» SET TASK
Your task is to extract every line from the material below exactly.

## BEGIN DATA FOR THE TASK

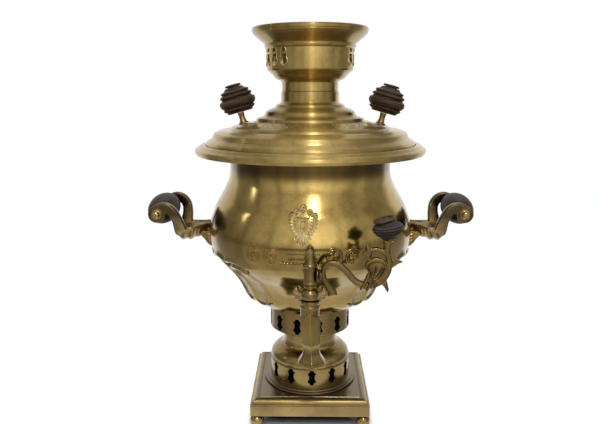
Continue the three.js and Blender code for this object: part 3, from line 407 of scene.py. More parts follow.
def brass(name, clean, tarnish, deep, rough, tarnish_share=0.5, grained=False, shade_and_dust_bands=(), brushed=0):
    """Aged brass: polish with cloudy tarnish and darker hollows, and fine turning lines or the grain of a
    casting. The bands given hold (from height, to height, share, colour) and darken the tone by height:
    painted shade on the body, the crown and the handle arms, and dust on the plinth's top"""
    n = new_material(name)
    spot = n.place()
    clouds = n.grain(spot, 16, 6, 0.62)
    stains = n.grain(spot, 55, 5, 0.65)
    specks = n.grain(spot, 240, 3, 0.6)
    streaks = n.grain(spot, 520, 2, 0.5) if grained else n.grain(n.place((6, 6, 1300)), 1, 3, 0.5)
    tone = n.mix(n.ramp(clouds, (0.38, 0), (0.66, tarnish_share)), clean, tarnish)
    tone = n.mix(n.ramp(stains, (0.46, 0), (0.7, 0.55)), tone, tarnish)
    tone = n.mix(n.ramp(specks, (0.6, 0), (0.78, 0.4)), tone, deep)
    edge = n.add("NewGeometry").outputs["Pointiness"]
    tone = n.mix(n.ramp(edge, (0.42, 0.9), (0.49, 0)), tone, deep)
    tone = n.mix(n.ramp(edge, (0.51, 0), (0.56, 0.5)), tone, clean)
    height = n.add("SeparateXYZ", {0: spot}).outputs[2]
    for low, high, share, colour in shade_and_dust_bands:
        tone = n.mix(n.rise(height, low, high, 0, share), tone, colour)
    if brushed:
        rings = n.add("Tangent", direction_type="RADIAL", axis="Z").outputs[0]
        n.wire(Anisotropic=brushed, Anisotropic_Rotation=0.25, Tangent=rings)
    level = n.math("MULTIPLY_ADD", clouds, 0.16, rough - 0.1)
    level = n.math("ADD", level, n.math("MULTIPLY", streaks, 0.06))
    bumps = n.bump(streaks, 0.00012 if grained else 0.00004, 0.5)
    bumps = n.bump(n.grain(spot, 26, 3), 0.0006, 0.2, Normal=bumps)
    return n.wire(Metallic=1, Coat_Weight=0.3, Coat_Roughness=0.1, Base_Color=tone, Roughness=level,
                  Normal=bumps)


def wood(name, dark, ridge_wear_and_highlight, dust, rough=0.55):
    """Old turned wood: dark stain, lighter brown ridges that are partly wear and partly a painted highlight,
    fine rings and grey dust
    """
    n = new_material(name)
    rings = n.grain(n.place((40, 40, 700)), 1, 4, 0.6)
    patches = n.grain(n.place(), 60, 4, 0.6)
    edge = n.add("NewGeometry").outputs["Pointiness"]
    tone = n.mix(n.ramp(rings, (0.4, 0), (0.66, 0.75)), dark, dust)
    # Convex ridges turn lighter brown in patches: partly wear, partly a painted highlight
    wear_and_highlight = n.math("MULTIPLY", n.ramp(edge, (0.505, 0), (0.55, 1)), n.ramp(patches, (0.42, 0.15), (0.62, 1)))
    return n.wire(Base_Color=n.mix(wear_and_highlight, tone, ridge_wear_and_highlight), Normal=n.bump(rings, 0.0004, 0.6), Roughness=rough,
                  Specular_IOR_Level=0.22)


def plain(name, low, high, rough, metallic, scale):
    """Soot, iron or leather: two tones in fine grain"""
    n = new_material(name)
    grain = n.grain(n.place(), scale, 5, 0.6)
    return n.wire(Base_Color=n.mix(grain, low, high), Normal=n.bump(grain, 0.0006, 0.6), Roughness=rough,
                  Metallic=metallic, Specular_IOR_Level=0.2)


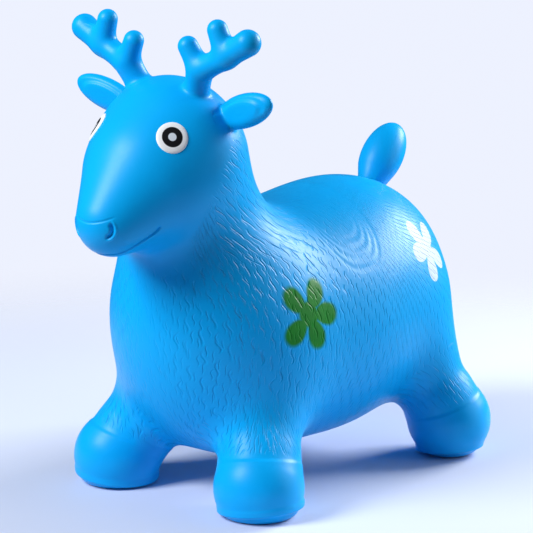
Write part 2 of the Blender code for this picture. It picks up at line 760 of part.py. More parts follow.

## END DATA FOR THE TASK

» ANSWER FOR THE TASK
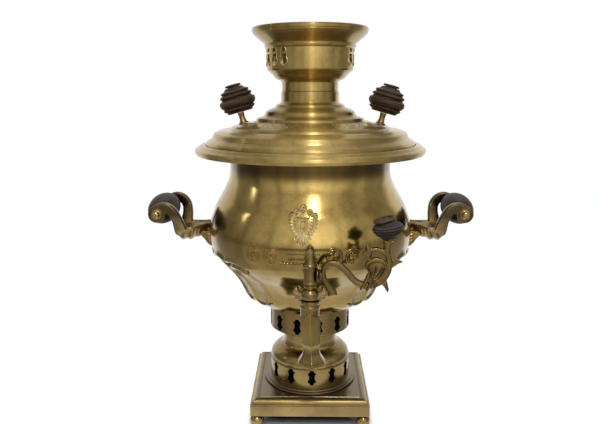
Continue the three.js and Blender code for this object: part 3, from line 407 of scene.py. More parts follow.
def brass(name, clean, tarnish, deep, rough, tarnish_share=0.5, grained=False, shade_and_dust_bands=(), brushed=0):
    """Aged brass: polish with cloudy tarnish and darker hollows, and fine turning lines or the grain of a
    casting. The bands given hold (from height, to height, share, colour) and darken the tone by height:
    painted shade on the body, the crown and the handle arms, and dust on the plinth's top"""
    n = new_material(name)
    spot = n.place()
    clouds = n.grain(spot, 16, 6, 0.62)
    stains = n.grain(spot, 55, 5, 0.65)
    specks = n.grain(spot, 240, 3, 0.6)
    streaks = n.grain(spot, 520, 2, 0.5) if grained else n.grain(n.place((6, 6, 1300)), 1, 3, 0.5)
    tone = n.mix(n.ramp(clouds, (0.38, 0), (0.66, tarnish_share)), clean, tarnish)
    tone = n.mix(n.ramp(stains, (0.46, 0), (0.7, 0.55)), tone, tarnish)
    tone = n.mix(n.ramp(specks, (0.6, 0), (0.78, 0.4)), tone, deep)
    edge = n.add("NewGeometry").outputs["Pointiness"]
    tone = n.mix(n.ramp(edge, (0.42, 0.9), (0.49, 0)), tone, deep)
    tone = n.mix(n.ramp(edge, (0.51, 0), (0.56, 0.5)), tone, clean)
    height = n.add("SeparateXYZ", {0: spot}).outputs[2]
    for low, high, share, colour in shade_and_dust_bands:
        tone = n.mix(n.rise(height, low, high, 0, share), tone, colour)
    if brushed:
        rings = n.add("Tangent", direction_type="RADIAL", axis="Z").outputs[0]
        n.wire(Anisotropic=brushed, Anisotropic_Rotation=0.25, Tangent=rings)
    level = n.math("MULTIPLY_ADD", clouds, 0.16, rough - 0.1)
    level = n.math("ADD", level, n.math("MULTIPLY", streaks, 0.06))
    bumps = n.bump(streaks, 0.00012 if grained else 0.00004, 0.5)
    bumps = n.bump(n.grain(spot, 26, 3), 0.0006, 0.2, Normal=bumps)
    return n.wire(Metallic=1, Coat_Weight=0.3, Coat_Roughness=0.1, Base_Color=tone, Roughness=level,
                  Normal=bumps)


def wood(name, dark, ridge_wear_and_highlight, dust, rough=0.55):
    """Old turned wood: dark stain, lighter brown ridges that are partly wear and partly a painted highlight,
    fine rings and grey dust
    """
    n = new_material(name)
    rings = n.grain(n.place((40, 40, 700)), 1, 4, 0.6)
    patches = n.grain(n.place(), 60, 4, 0.6)
    edge = n.add("NewGeometry").outputs["Pointiness"]
    tone = n.mix(n.ramp(rings, (0.4, 0), (0.66, 0.75)), dark, dust)
    # Convex ridges turn lighter brown in patches: partly wear, partly a painted highlight
    wear_and_highlight = n.math("MULTIPLY", n.ramp(edge, (0.505, 0), (0.55, 1)), n.ramp(patches, (0.42, 0.15), (0.62, 1)))
    return n.wire(Base_Color=n.mix(wear_and_highlight, tone, ridge_wear_and_highlight), Normal=n.bump(rings, 0.0004, 0.6), Roughness=rough,
                  Specular_IOR_Level=0.22)


def plain(name, low, high, rough, metallic, scale):
    """Soot, iron or leather: two tones in fine grain"""
    n = new_material(name)
    grain = n.grain(n.place(), scale, 5, 0.6)
    return n.wire(Base_Color=n.mix(grain, low, high), Normal=n.bump(grain, 0.0006, 0.6), Roughness=rough,
                  Metallic=metallic, Specular_IOR_Level=0.2)


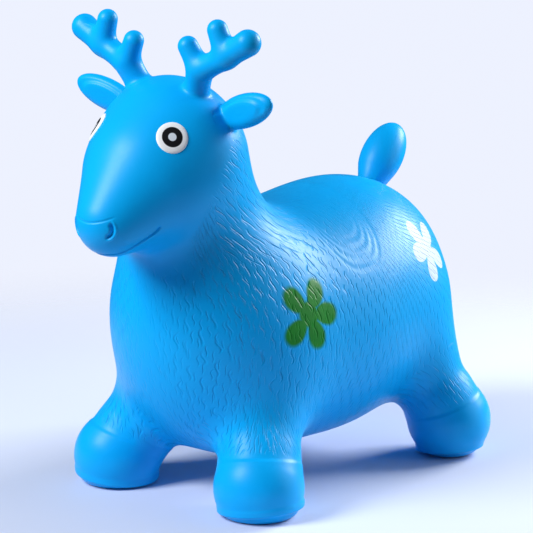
Write part 2 of the Blender code for this picture. It picks up at line 760 of part.py. More parts follow.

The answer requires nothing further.